Pseudoscardovia

Scientific classification
- Domain: Bacteria
- Kingdom: Bacillati
- Phylum: Actinomycetota
- Class: Actinomycetes
- Order: Bifidobacteriales
- Family: Bifidobacteriaceae
- Genus: Pseudoscardovia Killer et al., 2014
- Type species: Pseudoscardovia suis
- Species: Pseudoscardovia suis; Pseudoscardovia radai;

= Pseudoscardovia =

Genus of bacteria

Pseudoscardovia is a genus of Gram-positive, anaerobic, non-motile bacteria within the family Bifidobacteriaceae. The genus was first described following the isolation of strains from the gastrointestinal tract of wild pigs in the Czech Republic. The name derives from the Greek pseudes (“false”) and the genus Scardovia, reflecting its phylogenetic distinction from closely related taxa.

== Taxonomy and classification ==
The genus Pseudoscardovia was established based on polyphasic taxonomic analyses, including 16S rRNA gene sequencing, DNA–DNA hybridization, and phenotypic characterization. These studies demonstrated that the isolates formed a distinct lineage within the family Bifidobacteriaceae, separate from other genera such as Bifidobacterium and Scardovia.

Currently, the genus comprises two validly published species:
- Pseudoscardovia suis — the type species
- Pseudoscardovia radai

== Morphology and physiology ==
Members of the genus Pseudoscardovia are characterized by the following features:
- Cell morphology: Gram-positive, non-spore-forming, non-motile rods
- Oxygen requirement: Strictly anaerobic
- Temperature range: Mesophilic, with optimal growth at 37 °C
- Metabolism: Fermentative, producing lactic acid as a major end product

These bacteria exhibit unique cell wall compositions and carbohydrate fermentation profiles that distinguish them from other members of the Bifidobacteriaceae family.

== Species ==
=== Pseudoscardovia suis ===
Pseudoscardovia suis is the type species of the genus. It was isolated from the digestive tract of wild pigs in the Central Bohemian Region, Czech Republic. The type strain is DPTE4 (= DSM 24744 = CCM 7942).
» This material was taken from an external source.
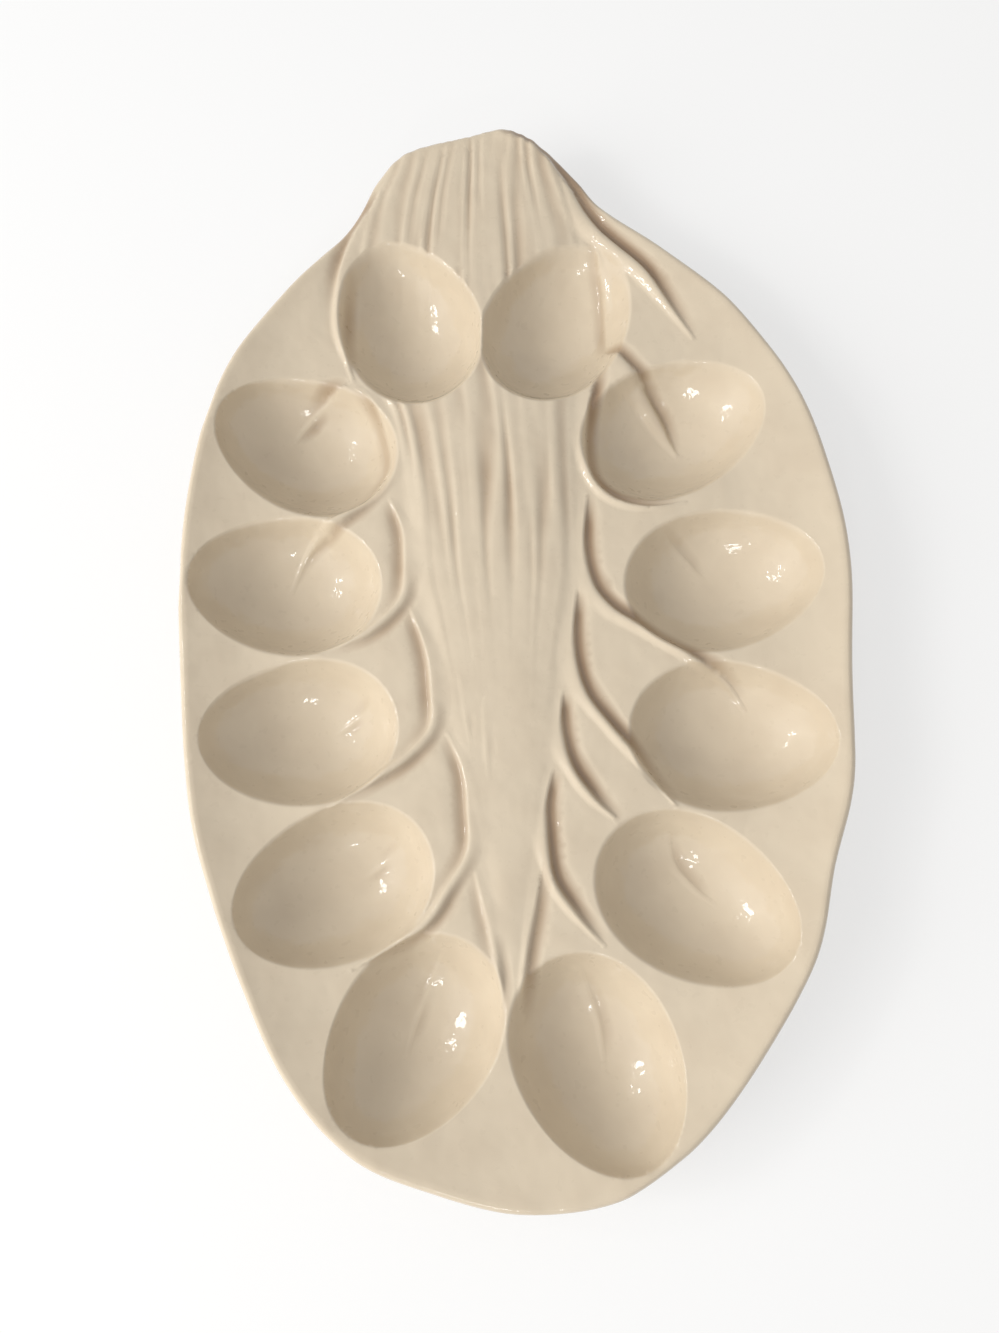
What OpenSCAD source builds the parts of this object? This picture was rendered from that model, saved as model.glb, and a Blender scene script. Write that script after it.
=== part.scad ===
// Leaf-shaped platter for twelve halved eggs: one slip-cast, glazed earthenware casting.
// It is drawn as its fluted leaf and the twelve egg cups that hang under the leaf, which are
// regions of the one casting and meet face to face.
// X runs across the leaf, Y from the leaf's tip to the cut end of its stalk, and Z is up.
// The origin is on the table, under the middle of the leaf's outline.

/* [Leaf] */
// Length from the tip to the cut end of the stalk
leaf_length = 376; // [360:1:400]
// Width across the widest place
leaf_width = 231; // [222:1:250]
// Thickness of the cast leaf
leaf_wall = 4.5; // [3.5:0.1:6]
// Height that the rim rises above the flat of the leaf
rim_rise = 8; // [5:0.5:9]

/* [Egg cups] */
// Length of a cup at its mouth
cup_length = 64; // [58:0.5:66]
// Width of a cup at its mouth
cup_width = 49.4; // [44:0.2:51]
// Depth of a cup below the flat of the leaf
cup_depth = 17; // [13:0.5:20]
// Thickness of a cup's wall
cup_wall = 3.6; // [3:0.1:4]
// Height ground off under each cup, so that it stands flat
foot_grind = 0.8; // [0.5:0.1:1.2]
// Gap between the backs of two cups in a row, under the leaf
cup_gap = 3.6; // [3:0.1:5]
// Land between the last cups and the leaf's tip
tip_land = 11.4; // [8:0.2:14]

/* [Stalk and stems] */
// Height of the stalk's crown above the leaf
stalk_crown = 2; // [1:0.1:3]
// Ribs across the stalk
rib_count = 12; // [8:1:14]
// Depth of the flutes between the ribs
flute_depth = 1.3; // [0.6:0.1:2]
// Width of a side stem
stem_width = 4.2; // [3:0.1:5]
// Height of a side stem above the leaf
stem_height = 1.8; // [1:0.1:2.4]

/* [Hidden] */
half_length = leaf_length / 2;
half_width = leaf_width / 2;
// The flat of the leaf stands this high, on the ground flats of the cups
flat_z = cup_depth + cup_wall - foot_grind;
overrun = leaf_wall / 4;

// Rim: it rises from this share of the leaf's oval out to the edge
rim_start_share = 0.7;
// Rings of the leaf between its edge and its flat, as shares of the way out to the edge
ring_shares = [0.93, 0.85, 0.77, 0.66];
// Angles round the rolled edge, from the middle of its height to its top
edge_angles = [0, 45, 90];
outline_steps = 3;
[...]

=== Pseudoscardovia radai ===
Pseudoscardovia radai was also isolated from the digestive tract of wild pigs in the same region. The type strain is DPVI-TET3 (= DSM 24742 = CCM 7943).

== Ecology ==
Species of Pseudoscardovia have been isolated from the gastrointestinal tracts of wild pigs, suggesting a role in the gut microbiota of these animals. Pseudoscardovia spp., particularly Pseudoscardovia radai, have also been found to be more abundant in the gastrointestinal microbiota of pigs raised outdoors compared to those raised indoors. This supports their association with outdoor or wild suid environments.